** Description of the task **
Reproduce the full listing that appears beneath this instruction exactly.
○ ○ ○ ○ ○ ○ ○
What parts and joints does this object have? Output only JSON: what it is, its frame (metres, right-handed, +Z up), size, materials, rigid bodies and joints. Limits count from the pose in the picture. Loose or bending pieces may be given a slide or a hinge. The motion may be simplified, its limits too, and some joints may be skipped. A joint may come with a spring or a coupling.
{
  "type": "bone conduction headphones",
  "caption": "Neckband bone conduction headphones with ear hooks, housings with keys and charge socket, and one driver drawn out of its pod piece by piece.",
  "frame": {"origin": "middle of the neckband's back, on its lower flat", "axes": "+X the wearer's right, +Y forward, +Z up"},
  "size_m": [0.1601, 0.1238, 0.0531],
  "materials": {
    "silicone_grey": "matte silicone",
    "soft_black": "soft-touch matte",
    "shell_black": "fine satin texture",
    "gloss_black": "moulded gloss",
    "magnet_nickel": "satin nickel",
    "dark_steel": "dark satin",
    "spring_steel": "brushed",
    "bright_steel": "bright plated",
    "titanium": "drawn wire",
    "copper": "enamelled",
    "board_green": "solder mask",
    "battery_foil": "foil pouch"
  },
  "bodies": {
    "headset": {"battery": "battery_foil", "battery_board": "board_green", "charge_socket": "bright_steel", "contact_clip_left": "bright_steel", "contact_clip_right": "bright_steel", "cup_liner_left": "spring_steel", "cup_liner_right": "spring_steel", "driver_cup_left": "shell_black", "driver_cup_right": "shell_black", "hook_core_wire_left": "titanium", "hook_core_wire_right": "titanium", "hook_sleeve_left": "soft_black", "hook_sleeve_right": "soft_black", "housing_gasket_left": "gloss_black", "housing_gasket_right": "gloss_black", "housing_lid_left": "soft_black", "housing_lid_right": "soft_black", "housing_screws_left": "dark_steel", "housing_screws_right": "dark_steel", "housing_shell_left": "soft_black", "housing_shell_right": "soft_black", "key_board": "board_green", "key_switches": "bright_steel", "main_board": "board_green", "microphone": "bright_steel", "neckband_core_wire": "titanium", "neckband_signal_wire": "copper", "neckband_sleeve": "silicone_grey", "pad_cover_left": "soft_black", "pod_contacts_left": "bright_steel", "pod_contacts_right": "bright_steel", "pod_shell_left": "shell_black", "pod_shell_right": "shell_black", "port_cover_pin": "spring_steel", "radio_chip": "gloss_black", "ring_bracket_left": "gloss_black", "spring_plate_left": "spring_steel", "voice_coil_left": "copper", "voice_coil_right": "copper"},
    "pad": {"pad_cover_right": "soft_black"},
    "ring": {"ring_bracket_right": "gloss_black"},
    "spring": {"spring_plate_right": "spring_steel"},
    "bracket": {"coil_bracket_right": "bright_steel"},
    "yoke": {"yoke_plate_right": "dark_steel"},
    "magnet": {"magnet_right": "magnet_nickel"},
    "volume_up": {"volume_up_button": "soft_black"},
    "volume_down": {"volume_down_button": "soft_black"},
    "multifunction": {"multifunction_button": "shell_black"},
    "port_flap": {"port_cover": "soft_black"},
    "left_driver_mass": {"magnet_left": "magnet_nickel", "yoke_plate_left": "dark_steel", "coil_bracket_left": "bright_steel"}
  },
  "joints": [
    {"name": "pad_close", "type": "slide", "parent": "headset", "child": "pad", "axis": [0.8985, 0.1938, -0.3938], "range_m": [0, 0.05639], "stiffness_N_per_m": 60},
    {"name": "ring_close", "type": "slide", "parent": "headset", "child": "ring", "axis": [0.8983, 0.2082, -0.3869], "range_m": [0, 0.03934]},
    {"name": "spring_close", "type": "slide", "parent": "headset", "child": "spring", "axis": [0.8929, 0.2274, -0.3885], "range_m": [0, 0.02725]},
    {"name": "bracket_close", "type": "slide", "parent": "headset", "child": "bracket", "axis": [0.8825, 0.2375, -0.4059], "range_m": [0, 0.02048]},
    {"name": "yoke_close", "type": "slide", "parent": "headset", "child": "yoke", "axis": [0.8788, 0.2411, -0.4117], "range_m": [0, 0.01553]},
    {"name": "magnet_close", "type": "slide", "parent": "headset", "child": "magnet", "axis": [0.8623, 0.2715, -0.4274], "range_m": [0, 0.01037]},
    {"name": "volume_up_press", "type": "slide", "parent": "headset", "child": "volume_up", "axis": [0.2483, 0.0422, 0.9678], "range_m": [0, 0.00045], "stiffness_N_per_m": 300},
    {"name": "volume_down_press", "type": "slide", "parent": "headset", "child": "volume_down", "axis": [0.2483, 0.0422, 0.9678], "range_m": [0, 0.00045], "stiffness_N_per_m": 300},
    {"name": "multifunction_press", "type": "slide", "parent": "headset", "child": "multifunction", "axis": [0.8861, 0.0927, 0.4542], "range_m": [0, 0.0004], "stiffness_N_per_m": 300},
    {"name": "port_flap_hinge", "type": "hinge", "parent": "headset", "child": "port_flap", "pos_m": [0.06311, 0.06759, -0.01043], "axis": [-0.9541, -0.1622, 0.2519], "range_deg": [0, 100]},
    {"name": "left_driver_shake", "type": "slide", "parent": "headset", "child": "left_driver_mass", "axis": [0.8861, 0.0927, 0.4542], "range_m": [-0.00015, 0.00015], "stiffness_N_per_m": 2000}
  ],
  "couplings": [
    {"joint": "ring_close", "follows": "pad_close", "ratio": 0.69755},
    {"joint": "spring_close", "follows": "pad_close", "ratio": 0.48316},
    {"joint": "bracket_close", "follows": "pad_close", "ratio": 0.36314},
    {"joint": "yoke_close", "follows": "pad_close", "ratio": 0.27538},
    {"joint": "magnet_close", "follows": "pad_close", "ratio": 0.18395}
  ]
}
○ ○ ○ ○ ○ ○ ○
** The completed task **
What parts and joints does this object have? Output only JSON: what it is, its frame (metres, right-handed, +Z up), size, materials, rigid bodies and joints. Limits count from the pose in the picture. Loose or bending pieces may be given a slide or a hinge. The motion may be simplified, its limits too, and some joints may be skipped. A joint may come with a spring or a coupling.
{
  "type": "bone conduction headphones",
  "caption": "Neckband bone conduction headphones with ear hooks, housings with keys and charge socket, and one driver drawn out of its pod piece by piece.",
  "frame": {"origin": "middle of the neckband's back, on its lower flat", "axes": "+X the wearer's right, +Y forward, +Z up"},
  "size_m": [0.1601, 0.1238, 0.0531],
  "materials": {
    "silicone_grey": "matte silicone",
    "soft_black": "soft-touch matte",
    "shell_black": "fine satin texture",
    "gloss_black": "moulded gloss",
    "magnet_nickel": "satin nickel",
    "dark_steel": "dark satin",
    "spring_steel": "brushed",
    "bright_steel": "bright plated",
    "titanium": "drawn wire",
    "copper": "enamelled",
    "board_green": "solder mask",
    "battery_foil": "foil pouch"
  },
  "bodies": {
    "headset": {"battery": "battery_foil", "battery_board": "board_green", "charge_socket": "bright_steel", "contact_clip_left": "bright_steel", "contact_clip_right": "bright_steel", "cup_liner_left": "spring_steel", "cup_liner_right": "spring_steel", "driver_cup_left": "shell_black", "driver_cup_right": "shell_black", "hook_core_wire_left": "titanium", "hook_core_wire_right": "titanium", "hook_sleeve_left": "soft_black", "hook_sleeve_right": "soft_black", "housing_gasket_left": "gloss_black", "housing_gasket_right": "gloss_black", "housing_lid_left": "soft_black", "housing_lid_right": "soft_black", "housing_screws_left": "dark_steel", "housing_screws_right": "dark_steel", "housing_shell_left": "soft_black", "housing_shell_right": "soft_black", "key_board": "board_green", "key_switches": "bright_steel", "main_board": "board_green", "microphone": "bright_steel", "neckband_core_wire": "titanium", "neckband_signal_wire": "copper", "neckband_sleeve": "silicone_grey", "pad_cover_left": "soft_black", "pod_contacts_left": "bright_steel", "pod_contacts_right": "bright_steel", "pod_shell_left": "shell_black", "pod_shell_right": "shell_black", "port_cover_pin": "spring_steel", "radio_chip": "gloss_black", "ring_bracket_left": "gloss_black", "spring_plate_left": "spring_steel", "voice_coil_left": "copper", "voice_coil_right": "copper"},
    "pad": {"pad_cover_right": "soft_black"},
    "ring": {"ring_bracket_right": "gloss_black"},
    "spring": {"spring_plate_right": "spring_steel"},
    "bracket": {"coil_bracket_right": "bright_steel"},
    "yoke": {"yoke_plate_right": "dark_steel"},
    "magnet": {"magnet_right": "magnet_nickel"},
    "volume_up": {"volume_up_button": "soft_black"},
    "volume_down": {"volume_down_button": "soft_black"},
    "multifunction": {"multifunction_button": "shell_black"},
    "port_flap": {"port_cover": "soft_black"},
    "left_driver_mass": {"magnet_left": "magnet_nickel", "yoke_plate_left": "dark_steel", "coil_bracket_left": "bright_steel"}
  },
  "joints": [
    {"name": "pad_close", "type": "slide", "parent": "headset", "child": "pad", "axis": [0.8985, 0.1938, -0.3938], "range_m": [0, 0.05639], "stiffness_N_per_m": 60},
    {"name": "ring_close", "type": "slide", "parent": "headset", "child": "ring", "axis": [0.8983, 0.2082, -0.3869], "range_m": [0, 0.03934]},
    {"name": "spring_close", "type": "slide", "parent": "headset", "child": "spring", "axis": [0.8929, 0.2274, -0.3885], "range_m": [0, 0.02725]},
    {"name": "bracket_close", "type": "slide", "parent": "headset", "child": "bracket", "axis": [0.8825, 0.2375, -0.4059], "range_m": [0, 0.02048]},
    {"name": "yoke_close", "type": "slide", "parent": "headset", "child": "yoke", "axis": [0.8788, 0.2411, -0.4117], "range_m": [0, 0.01553]},
    {"name": "magnet_close", "type": "slide", "parent": "headset", "child": "magnet", "axis": [0.8623, 0.2715, -0.4274], "range_m": [0, 0.01037]},
    {"name": "volume_up_press", "type": "slide", "parent": "headset", "child": "volume_up", "axis": [0.2483, 0.0422, 0.9678], "range_m": [0, 0.00045], "stiffness_N_per_m": 300},
    {"name": "volume_down_press", "type": "slide", "parent": "headset", "child": "volume_down", "axis": [0.2483, 0.0422, 0.9678], "range_m": [0, 0.00045], "stiffness_N_per_m": 300},
    {"name": "multifunction_press", "type": "slide", "parent": "headset", "child": "multifunction", "axis": [0.8861, 0.0927, 0.4542], "range_m": [0, 0.0004], "stiffness_N_per_m": 300},
    {"name": "port_flap_hinge", "type": "hinge", "parent": "headset", "child": "port_flap", "pos_m": [0.06311, 0.06759, -0.01043], "axis": [-0.9541, -0.1622, 0.2519], "range_deg": [0, 100]},
    {"name": "left_driver_shake", "type": "slide", "parent": "headset", "child": "left_driver_mass", "axis": [0.8861, 0.0927, 0.4542], "range_m": [-0.00015, 0.00015], "stiffness_N_per_m": 2000}
  ],
  "couplings": [
    {"joint": "ring_close", "follows": "pad_close", "ratio": 0.69755},
    {"joint": "spring_close", "follows": "pad_close", "ratio": 0.48316},
    {"joint": "bracket_close", "follows": "pad_close", "ratio": 0.36314},
    {"joint": "yoke_close", "follows": "pad_close", "ratio": 0.27538},
    {"joint": "magnet_close", "follows": "pad_close", "ratio": 0.18395}
  ]
}